Exercise aim
Quote exactly the lines from the start of the entries to the one with "return panes.part", both ends included.

+---+

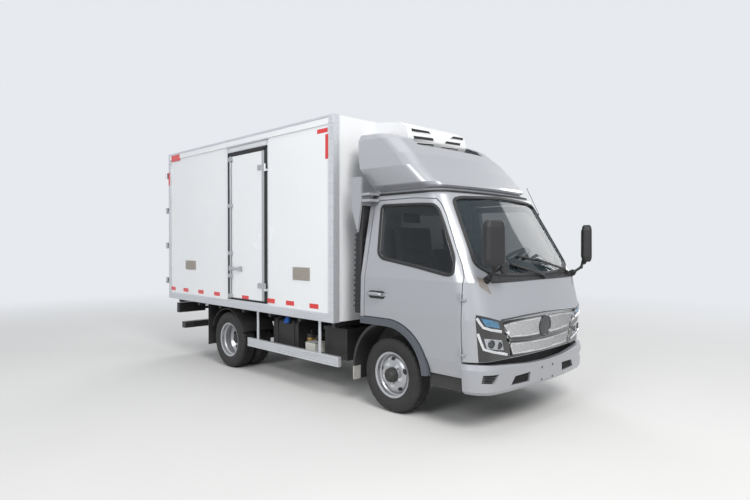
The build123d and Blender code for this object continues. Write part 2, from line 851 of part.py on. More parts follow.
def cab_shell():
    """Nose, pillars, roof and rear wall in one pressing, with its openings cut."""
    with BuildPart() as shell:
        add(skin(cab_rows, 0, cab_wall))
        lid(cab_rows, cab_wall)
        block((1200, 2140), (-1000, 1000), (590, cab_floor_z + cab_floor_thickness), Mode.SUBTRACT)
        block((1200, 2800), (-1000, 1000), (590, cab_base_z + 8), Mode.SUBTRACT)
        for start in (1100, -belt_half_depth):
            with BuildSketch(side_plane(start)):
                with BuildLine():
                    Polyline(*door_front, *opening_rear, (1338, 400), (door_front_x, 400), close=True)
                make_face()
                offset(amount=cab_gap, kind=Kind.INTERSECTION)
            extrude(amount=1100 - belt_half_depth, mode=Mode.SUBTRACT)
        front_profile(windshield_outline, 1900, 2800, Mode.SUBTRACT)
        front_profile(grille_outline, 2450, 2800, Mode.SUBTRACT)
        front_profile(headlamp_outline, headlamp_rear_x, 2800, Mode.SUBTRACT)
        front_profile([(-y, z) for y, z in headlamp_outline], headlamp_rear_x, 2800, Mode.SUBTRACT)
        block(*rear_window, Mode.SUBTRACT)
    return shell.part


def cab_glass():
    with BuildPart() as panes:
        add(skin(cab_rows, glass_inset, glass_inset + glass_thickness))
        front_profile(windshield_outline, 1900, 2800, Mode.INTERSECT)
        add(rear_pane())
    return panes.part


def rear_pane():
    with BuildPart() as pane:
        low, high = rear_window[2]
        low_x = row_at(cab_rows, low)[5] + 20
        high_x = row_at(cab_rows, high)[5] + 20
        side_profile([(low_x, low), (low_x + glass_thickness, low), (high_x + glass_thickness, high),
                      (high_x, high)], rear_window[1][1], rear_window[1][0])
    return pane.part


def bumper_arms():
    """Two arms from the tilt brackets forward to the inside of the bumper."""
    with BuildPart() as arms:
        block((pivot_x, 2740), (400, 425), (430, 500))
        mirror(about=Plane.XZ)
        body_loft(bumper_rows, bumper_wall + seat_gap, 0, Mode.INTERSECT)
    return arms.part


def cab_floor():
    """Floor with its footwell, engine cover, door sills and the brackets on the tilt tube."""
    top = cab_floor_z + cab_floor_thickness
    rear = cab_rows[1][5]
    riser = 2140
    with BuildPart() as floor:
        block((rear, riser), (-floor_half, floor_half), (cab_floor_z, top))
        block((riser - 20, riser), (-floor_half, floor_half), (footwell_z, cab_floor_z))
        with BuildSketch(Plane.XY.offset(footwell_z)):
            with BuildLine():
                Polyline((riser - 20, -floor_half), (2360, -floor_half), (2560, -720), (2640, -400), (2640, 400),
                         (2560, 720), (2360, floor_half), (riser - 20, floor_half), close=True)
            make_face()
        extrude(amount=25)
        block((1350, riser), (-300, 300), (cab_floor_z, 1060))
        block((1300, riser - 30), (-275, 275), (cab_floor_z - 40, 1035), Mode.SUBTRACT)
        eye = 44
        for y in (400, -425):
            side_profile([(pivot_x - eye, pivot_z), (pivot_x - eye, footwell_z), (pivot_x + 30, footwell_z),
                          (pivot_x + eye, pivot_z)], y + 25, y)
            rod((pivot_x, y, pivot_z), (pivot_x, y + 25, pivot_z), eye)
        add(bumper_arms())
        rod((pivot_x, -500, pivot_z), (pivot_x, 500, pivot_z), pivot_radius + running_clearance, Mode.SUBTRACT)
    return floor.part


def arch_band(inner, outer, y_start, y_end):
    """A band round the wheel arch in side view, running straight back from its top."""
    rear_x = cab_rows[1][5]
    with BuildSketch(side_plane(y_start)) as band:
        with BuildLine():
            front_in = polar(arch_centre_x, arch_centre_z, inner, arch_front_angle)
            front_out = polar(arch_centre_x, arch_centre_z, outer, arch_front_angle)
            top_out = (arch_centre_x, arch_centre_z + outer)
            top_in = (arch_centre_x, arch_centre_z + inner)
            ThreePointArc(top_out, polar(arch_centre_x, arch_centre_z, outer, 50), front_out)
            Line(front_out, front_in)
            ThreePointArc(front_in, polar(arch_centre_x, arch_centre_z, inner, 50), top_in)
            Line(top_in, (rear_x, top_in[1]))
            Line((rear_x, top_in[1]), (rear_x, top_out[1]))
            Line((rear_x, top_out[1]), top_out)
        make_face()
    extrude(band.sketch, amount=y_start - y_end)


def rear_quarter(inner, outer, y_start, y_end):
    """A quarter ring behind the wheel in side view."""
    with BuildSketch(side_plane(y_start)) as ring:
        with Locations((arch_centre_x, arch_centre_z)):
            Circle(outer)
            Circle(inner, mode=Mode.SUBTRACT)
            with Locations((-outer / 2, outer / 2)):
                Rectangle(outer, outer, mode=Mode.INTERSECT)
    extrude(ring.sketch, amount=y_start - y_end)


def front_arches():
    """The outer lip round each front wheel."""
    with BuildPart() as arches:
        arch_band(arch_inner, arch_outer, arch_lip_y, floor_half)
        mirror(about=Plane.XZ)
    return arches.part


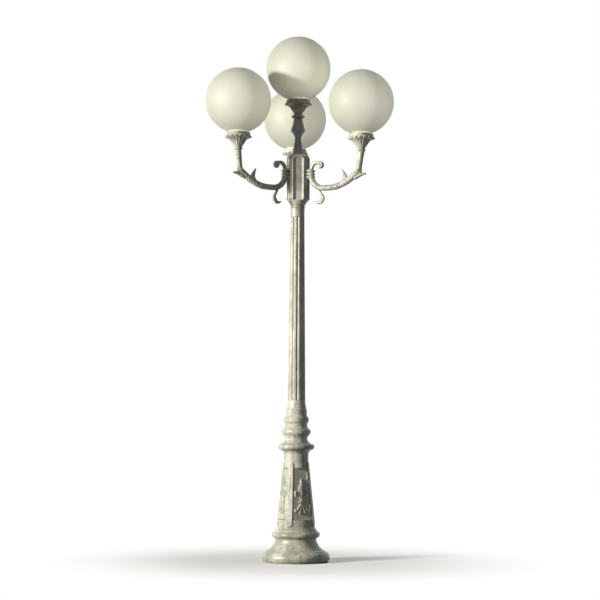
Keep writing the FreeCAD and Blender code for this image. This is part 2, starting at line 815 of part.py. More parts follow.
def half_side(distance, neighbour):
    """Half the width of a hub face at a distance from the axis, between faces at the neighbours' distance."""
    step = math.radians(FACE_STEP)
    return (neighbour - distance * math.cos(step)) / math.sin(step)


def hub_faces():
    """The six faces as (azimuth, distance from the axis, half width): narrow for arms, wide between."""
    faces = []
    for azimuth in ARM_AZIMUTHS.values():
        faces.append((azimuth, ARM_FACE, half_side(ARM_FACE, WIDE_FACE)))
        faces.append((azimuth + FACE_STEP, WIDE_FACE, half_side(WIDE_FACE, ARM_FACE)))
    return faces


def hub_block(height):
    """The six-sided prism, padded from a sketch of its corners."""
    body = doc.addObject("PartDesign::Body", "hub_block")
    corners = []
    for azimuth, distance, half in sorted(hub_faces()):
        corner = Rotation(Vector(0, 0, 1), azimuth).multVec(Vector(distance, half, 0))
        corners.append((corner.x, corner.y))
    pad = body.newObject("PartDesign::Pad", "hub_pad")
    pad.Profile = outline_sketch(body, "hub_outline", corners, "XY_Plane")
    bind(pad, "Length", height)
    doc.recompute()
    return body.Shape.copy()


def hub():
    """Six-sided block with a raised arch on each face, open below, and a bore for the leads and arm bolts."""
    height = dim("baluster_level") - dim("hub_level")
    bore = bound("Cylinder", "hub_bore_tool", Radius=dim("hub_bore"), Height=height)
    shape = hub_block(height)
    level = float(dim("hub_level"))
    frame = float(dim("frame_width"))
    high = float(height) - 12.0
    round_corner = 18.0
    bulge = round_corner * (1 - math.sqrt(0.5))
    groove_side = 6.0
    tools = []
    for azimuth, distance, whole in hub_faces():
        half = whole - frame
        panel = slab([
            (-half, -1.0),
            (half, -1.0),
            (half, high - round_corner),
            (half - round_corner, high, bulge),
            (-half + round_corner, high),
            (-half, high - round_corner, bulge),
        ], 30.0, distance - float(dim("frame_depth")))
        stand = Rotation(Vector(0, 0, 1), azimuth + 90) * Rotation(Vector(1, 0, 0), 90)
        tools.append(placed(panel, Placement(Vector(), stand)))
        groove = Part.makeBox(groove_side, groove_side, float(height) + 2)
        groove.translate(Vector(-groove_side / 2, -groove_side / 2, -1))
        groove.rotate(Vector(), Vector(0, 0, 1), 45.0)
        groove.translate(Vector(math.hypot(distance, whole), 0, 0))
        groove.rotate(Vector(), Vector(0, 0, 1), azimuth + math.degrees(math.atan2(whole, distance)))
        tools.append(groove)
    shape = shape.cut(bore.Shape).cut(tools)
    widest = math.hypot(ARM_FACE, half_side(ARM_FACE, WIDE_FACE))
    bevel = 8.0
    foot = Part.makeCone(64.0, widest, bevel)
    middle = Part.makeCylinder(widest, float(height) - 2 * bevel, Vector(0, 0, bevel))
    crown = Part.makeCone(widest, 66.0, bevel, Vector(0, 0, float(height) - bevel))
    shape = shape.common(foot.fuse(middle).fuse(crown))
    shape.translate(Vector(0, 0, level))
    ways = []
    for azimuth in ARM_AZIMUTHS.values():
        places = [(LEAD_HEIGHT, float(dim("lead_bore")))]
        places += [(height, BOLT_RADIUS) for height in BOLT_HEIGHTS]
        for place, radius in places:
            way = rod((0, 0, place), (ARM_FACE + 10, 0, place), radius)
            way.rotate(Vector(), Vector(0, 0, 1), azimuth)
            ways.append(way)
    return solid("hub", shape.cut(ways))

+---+

Answer to the exercise
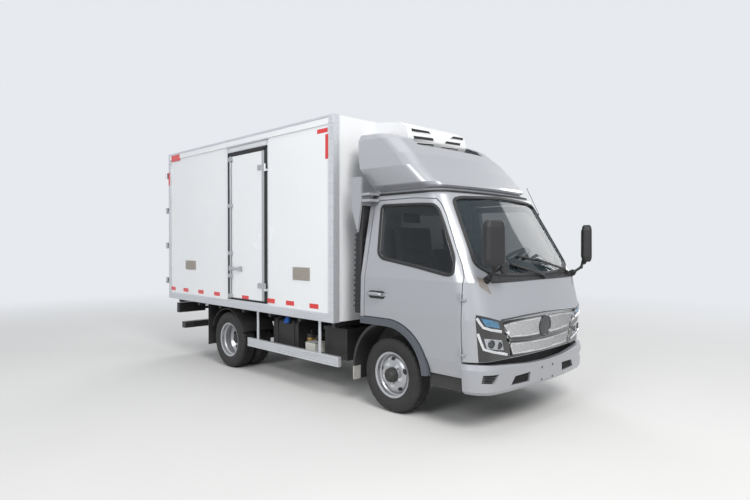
The build123d and Blender code for this object continues. Write part 2, from line 851 of part.py on. More parts follow.
def cab_shell():
    """Nose, pillars, roof and rear wall in one pressing, with its openings cut."""
    with BuildPart() as shell:
        add(skin(cab_rows, 0, cab_wall))
        lid(cab_rows, cab_wall)
        block((1200, 2140), (-1000, 1000), (590, cab_floor_z + cab_floor_thickness), Mode.SUBTRACT)
        block((1200, 2800), (-1000, 1000), (590, cab_base_z + 8), Mode.SUBTRACT)
        for start in (1100, -belt_half_depth):
            with BuildSketch(side_plane(start)):
                with BuildLine():
                    Polyline(*door_front, *opening_rear, (1338, 400), (door_front_x, 400), close=True)
                make_face()
                offset(amount=cab_gap, kind=Kind.INTERSECTION)
            extrude(amount=1100 - belt_half_depth, mode=Mode.SUBTRACT)
        front_profile(windshield_outline, 1900, 2800, Mode.SUBTRACT)
        front_profile(grille_outline, 2450, 2800, Mode.SUBTRACT)
        front_profile(headlamp_outline, headlamp_rear_x, 2800, Mode.SUBTRACT)
        front_profile([(-y, z) for y, z in headlamp_outline], headlamp_rear_x, 2800, Mode.SUBTRACT)
        block(*rear_window, Mode.SUBTRACT)
    return shell.part


def cab_glass():
    with BuildPart() as panes:
        add(skin(cab_rows, glass_inset, glass_inset + glass_thickness))
        front_profile(windshield_outline, 1900, 2800, Mode.INTERSECT)
        add(rear_pane())
    return panes.part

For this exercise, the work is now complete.